— Raw data —
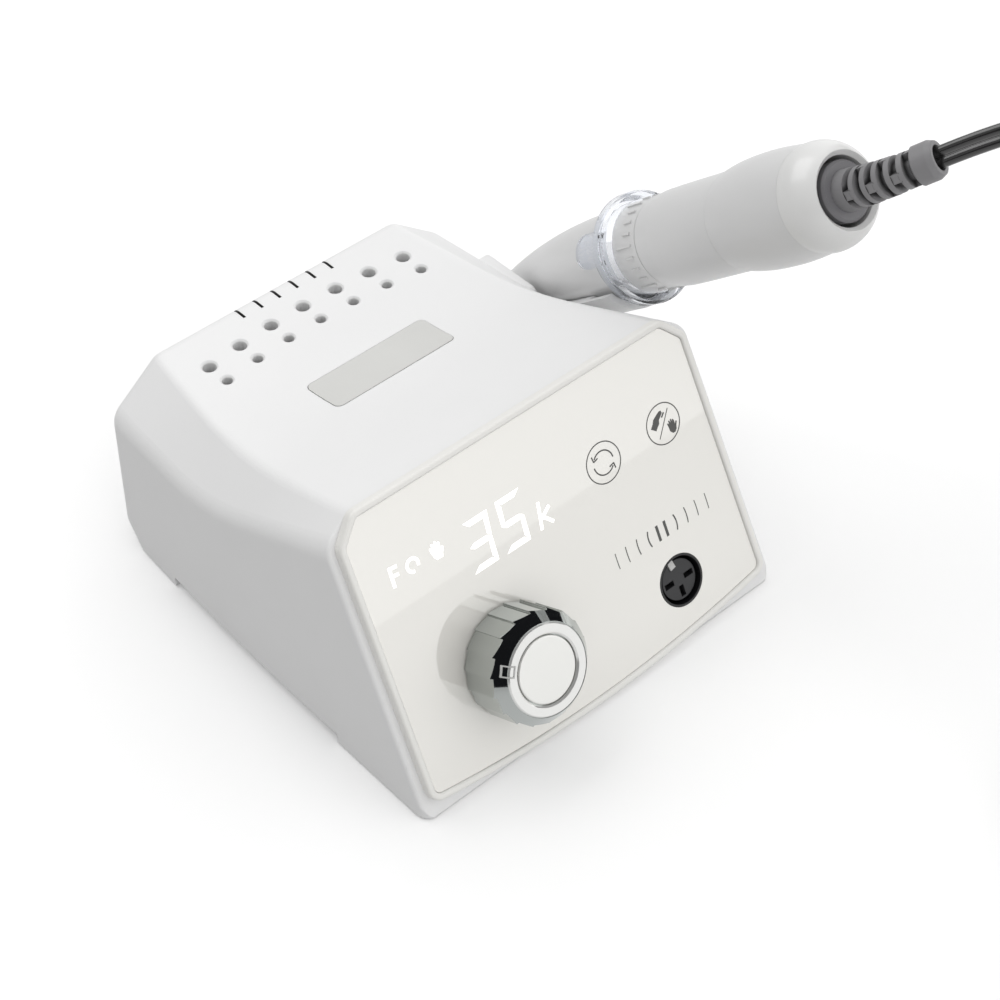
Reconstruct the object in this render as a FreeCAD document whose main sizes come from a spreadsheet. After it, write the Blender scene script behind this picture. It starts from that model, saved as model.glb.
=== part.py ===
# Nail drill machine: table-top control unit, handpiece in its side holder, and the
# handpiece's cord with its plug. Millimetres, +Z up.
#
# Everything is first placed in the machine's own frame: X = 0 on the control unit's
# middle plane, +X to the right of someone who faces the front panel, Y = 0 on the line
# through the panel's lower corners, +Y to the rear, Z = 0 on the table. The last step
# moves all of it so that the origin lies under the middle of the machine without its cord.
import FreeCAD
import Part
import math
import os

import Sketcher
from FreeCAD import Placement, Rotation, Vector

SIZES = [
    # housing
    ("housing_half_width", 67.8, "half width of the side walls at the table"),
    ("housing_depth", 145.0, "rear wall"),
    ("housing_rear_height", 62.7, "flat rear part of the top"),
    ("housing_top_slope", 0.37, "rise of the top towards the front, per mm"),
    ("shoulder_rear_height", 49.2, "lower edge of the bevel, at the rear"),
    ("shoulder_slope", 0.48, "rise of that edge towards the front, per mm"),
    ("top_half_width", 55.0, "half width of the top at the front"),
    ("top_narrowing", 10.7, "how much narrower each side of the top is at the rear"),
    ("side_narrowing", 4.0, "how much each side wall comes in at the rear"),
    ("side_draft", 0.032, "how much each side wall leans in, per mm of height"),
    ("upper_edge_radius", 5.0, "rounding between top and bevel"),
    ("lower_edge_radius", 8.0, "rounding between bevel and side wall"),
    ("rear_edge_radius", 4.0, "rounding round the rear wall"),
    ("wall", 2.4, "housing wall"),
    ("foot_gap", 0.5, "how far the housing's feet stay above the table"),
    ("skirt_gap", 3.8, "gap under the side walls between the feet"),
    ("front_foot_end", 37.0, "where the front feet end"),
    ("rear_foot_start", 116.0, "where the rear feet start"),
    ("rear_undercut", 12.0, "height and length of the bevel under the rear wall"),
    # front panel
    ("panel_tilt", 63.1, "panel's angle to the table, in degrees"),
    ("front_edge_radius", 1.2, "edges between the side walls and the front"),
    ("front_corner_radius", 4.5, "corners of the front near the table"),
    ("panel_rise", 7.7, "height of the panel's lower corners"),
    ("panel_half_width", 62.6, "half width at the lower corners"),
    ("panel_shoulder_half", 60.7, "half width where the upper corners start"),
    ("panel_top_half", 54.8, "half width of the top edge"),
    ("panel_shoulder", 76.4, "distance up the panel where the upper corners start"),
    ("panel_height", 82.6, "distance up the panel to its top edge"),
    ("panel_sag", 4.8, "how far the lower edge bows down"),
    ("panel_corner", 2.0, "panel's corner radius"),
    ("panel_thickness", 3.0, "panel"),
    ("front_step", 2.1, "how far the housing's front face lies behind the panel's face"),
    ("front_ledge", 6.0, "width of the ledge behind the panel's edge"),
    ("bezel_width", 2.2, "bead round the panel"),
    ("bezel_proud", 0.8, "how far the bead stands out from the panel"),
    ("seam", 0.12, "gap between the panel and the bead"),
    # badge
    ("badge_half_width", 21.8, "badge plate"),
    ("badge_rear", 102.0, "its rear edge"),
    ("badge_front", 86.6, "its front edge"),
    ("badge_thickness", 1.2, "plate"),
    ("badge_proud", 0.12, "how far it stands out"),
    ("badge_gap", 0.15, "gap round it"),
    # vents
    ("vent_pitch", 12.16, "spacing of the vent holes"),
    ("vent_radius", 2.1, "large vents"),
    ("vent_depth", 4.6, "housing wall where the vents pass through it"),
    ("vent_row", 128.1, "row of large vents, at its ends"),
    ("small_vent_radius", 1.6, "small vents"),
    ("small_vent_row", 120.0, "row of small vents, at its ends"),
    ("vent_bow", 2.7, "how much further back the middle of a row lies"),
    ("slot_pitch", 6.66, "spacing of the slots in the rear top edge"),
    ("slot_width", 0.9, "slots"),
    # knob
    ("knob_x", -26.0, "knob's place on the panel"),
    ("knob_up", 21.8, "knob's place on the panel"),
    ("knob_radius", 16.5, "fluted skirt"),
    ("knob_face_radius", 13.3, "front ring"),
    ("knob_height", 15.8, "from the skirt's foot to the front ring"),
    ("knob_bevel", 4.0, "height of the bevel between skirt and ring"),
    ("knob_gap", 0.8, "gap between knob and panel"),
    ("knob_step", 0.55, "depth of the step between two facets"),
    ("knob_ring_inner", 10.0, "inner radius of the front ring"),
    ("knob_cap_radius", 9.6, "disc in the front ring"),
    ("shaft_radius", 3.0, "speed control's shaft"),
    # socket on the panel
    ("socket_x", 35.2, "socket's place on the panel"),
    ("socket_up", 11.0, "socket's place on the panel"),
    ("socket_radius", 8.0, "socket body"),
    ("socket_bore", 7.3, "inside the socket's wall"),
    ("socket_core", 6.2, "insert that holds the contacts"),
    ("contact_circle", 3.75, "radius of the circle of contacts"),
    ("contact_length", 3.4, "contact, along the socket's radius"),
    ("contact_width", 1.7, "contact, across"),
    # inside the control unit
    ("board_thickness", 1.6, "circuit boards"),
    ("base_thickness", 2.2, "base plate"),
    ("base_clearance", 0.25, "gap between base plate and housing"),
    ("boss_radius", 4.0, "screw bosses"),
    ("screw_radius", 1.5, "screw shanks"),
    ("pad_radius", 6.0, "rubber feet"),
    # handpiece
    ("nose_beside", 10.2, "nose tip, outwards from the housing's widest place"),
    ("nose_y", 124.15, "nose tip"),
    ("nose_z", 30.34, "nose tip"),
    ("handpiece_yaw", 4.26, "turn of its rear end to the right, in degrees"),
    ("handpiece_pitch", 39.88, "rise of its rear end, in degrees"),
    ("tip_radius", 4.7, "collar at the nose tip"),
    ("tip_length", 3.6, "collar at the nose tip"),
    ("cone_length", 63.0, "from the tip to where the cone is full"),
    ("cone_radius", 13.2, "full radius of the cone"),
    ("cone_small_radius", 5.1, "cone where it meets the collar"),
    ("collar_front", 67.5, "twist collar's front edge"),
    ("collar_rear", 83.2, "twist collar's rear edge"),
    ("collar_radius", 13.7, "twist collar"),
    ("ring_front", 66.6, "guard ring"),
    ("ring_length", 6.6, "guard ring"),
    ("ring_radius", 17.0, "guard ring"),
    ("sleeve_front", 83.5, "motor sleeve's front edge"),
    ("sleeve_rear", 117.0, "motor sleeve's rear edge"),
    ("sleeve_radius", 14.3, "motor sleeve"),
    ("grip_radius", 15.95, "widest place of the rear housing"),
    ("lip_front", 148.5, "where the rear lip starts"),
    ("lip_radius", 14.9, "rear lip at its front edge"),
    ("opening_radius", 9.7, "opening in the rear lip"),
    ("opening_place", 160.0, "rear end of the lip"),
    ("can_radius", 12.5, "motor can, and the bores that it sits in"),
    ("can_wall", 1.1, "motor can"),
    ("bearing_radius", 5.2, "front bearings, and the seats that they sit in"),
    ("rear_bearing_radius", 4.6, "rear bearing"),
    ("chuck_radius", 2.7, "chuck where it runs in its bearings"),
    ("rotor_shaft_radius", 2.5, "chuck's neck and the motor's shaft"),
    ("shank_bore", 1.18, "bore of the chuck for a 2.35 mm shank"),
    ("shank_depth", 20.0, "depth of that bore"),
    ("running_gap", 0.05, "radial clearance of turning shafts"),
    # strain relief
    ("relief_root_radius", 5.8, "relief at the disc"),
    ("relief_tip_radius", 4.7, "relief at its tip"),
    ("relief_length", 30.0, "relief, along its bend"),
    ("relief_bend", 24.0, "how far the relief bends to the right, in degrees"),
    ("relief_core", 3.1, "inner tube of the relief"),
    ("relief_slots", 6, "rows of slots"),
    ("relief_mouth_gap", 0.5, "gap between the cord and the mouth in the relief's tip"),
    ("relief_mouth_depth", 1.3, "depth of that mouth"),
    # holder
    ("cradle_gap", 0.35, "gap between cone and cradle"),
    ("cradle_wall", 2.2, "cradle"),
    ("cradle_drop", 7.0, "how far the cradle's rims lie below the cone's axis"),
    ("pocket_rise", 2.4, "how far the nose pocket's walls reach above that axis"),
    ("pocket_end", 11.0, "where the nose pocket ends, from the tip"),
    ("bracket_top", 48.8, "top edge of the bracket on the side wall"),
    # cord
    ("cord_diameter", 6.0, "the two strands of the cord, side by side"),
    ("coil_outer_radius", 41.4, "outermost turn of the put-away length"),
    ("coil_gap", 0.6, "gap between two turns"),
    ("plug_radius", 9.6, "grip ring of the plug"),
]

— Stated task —
Print exactly, and only, the lines beginning at the top of the listing and ending at the line with "from FreeCAD import".

— Answer to the task —
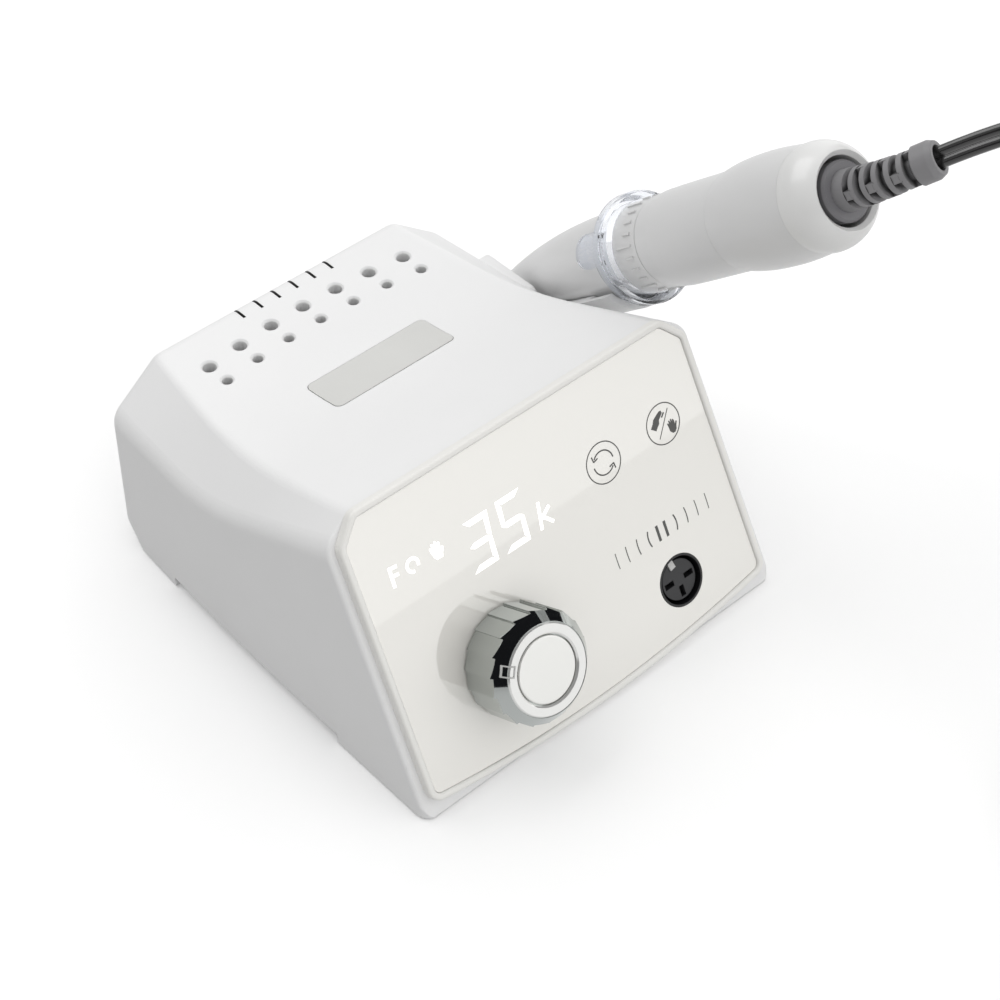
Reconstruct the object in this render as a FreeCAD document whose main sizes come from a spreadsheet. After it, write the Blender scene script behind this picture. It starts from that model, saved as model.glb.
=== part.py ===
# Nail drill machine: table-top control unit, handpiece in its side holder, and the
# handpiece's cord with its plug. Millimetres, +Z up.
#
# Everything is first placed in the machine's own frame: X = 0 on the control unit's
# middle plane, +X to the right of someone who faces the front panel, Y = 0 on the line
# through the panel's lower corners, +Y to the rear, Z = 0 on the table. The last step
# moves all of it so that the origin lies under the middle of the machine without its cord.
import FreeCAD
import Part
import math
import os

import Sketcher
from FreeCAD import Placement, Rotation, Vector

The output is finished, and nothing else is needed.